Frequently Asked Questions
What does efficient billing management mean for a subscription publisher?
Efficient billing management means that recurring charges, failed payment recovery, plan changes, renewals, and invoicing all execute automatically and accurately without requiring manual staff intervention for routine events. An efficient billing operation scales with subscriber volume without proportionally scaling the staff required to run it.
How much revenue do publishers lose to billing inefficiency?
Billing inefficiency primarily causes revenue leakage through unrecovered failed payments, billing errors that result in refunds or chargebacks, and delayed invoicing that extends the gap between service delivery and payment collection. Publishers who have not quantified this leakage often find it represents 3–8% of annual subscription revenue when they first measure it.
What is dunning and why does it matter for publisher billing?
Dunning is the automated process of retrying failed subscription payments and communicating with subscribers whose payments have not cleared. An effective dunning strategy recovers a significant share of initially failed payments — often 20–40% — that would otherwise result in involuntary churn. For publishers where each subscriber represents significant lifetime value, recovering failed renewal payments through dunning is one of the highest-return billing investments available.
How long does it take to set up efficient billing management with Pelcro?

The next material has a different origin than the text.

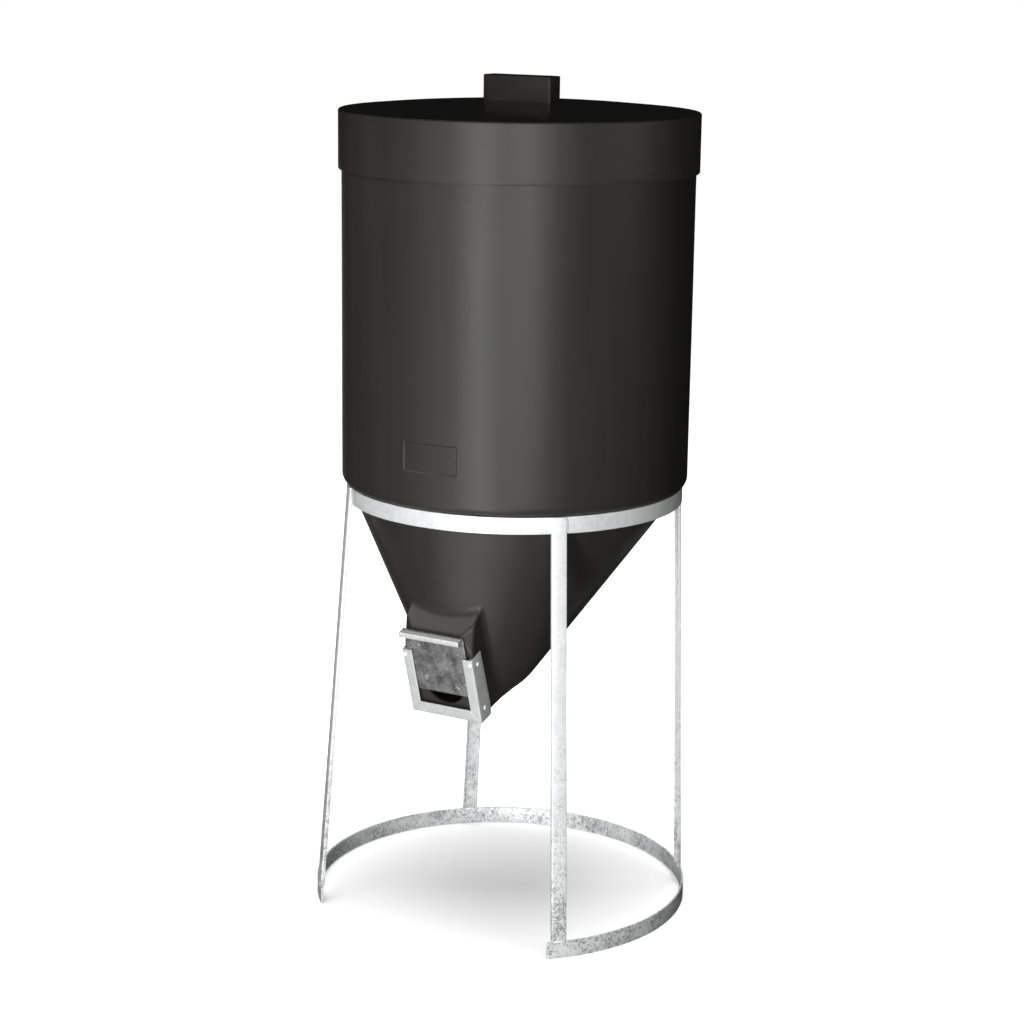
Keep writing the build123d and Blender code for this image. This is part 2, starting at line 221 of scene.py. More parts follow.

Publishers integrating Pelcro typically configure their plan catalog, billing settings, and dunning sequences within days of starting setup. The time to first subscriber charge varies based on integration complexity — a standard website integration can be live in one to two weeks. Publishers migrating from a legacy billing system take additional time for subscriber data migration and access system integration, but the operational efficiency gains are typically realized within the first billing cycle on the new platform.